Uma das belas páginas do "Em busca do tempo perdido" de Marcel Proust é a descrição da morte da avó do protagonista. No terceiro volume da obra, "O caminho de Guermantes", Proust expõe este momento nos belíssimos parágrafos traduzidos magistralmente por Mario Quintana. A rapidez da vida e as desilusões que vão embora para sempre, num dos momentos mais brilhantes da literatura universal:
"Ao
pé do leito, convulsionada por todos os sopros daquela agonia, sem
chorar, mas por instantes inundada de lágrimas, minha mãe tinha a
desolação sem pensamento de uma folhagem que a chuva fustiga e o vento
contorciona. Fizeram-me enxugar os olhos antes de ir beijar minha avó.
- Mas eu pensava que ela não visse mais - disse meu pai.

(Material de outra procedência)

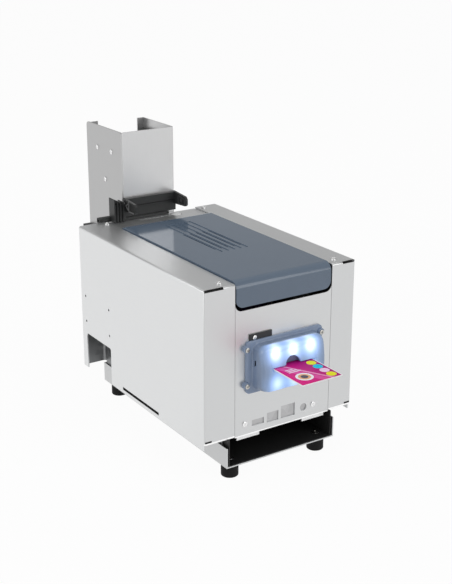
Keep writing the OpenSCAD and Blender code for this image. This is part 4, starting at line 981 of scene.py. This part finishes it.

- Nunca se pode saber - respondeu o doutor.
Quando
meus lábios a tocaram, as mãos de minha avó agitaram-se, ela foi
percorrida por um longo frêmito, ou reflexo, ou porque certas afeições
possuam a sua hiperestesia que reconhece, através do véu da
inconsciência, aquilo que elas quase não têm necessidade dos sentidos
para querer. Súbito, minha avó ergueu-se a meio, fez um esforço
violento, como alguém que defende a própria vida. Françoise não pôde
resistir, ao vê-lo, e rompeu em soluços. Lembrando-me do que o médico
havia dito, quis fazê-la sair do quarto. Nesse momento minha avô abriu
os olhos. Precipitei- me sobre Françoise para lhe
ocultar o pranto, enquanto meus pais falassem à enferma. O ruído do
oxigênio calara-se, o médico afastou-se do leito . Minha avó estava morta.
Algumas
horas depois Françoise pôde, pela última vez, e sem maltratá-los,
pentear aqueles formosos cabelos que apenas começavam a branquear e que
até então haviam parecido de menos idade que ela. Mas agora, pelo
contrário, só eles é que impunham a coroa da velhice sobre o rosto outra
vez moço de onde haviam desaparecido as rugas, as contrações, os
empastamentos, as tensões, as relaxações que, desde tantos anos, lhe
vinham acrescentando o sofrimento. Como nos longes tempos em que seus
pais lhe haviam escolhido um esposo, tinha ela as feições delicadamente
traçadas pela pureza e a submissão, as faces brilhantes de uma casta
esperança, de um sonho de felicidade, mesmo de uma inocente alegria, que
os anos tinham pouco a pouco destruído. A vida, retirando-se, acabava
de carregar as desilusões da vida. Um sorriso parecia pousado nos lábios
de minha avó. Sobre aquele leito fúnebre, a morte, como o escultor da
Idade Média, tinha-a deitado sob a aparência de menina e moça."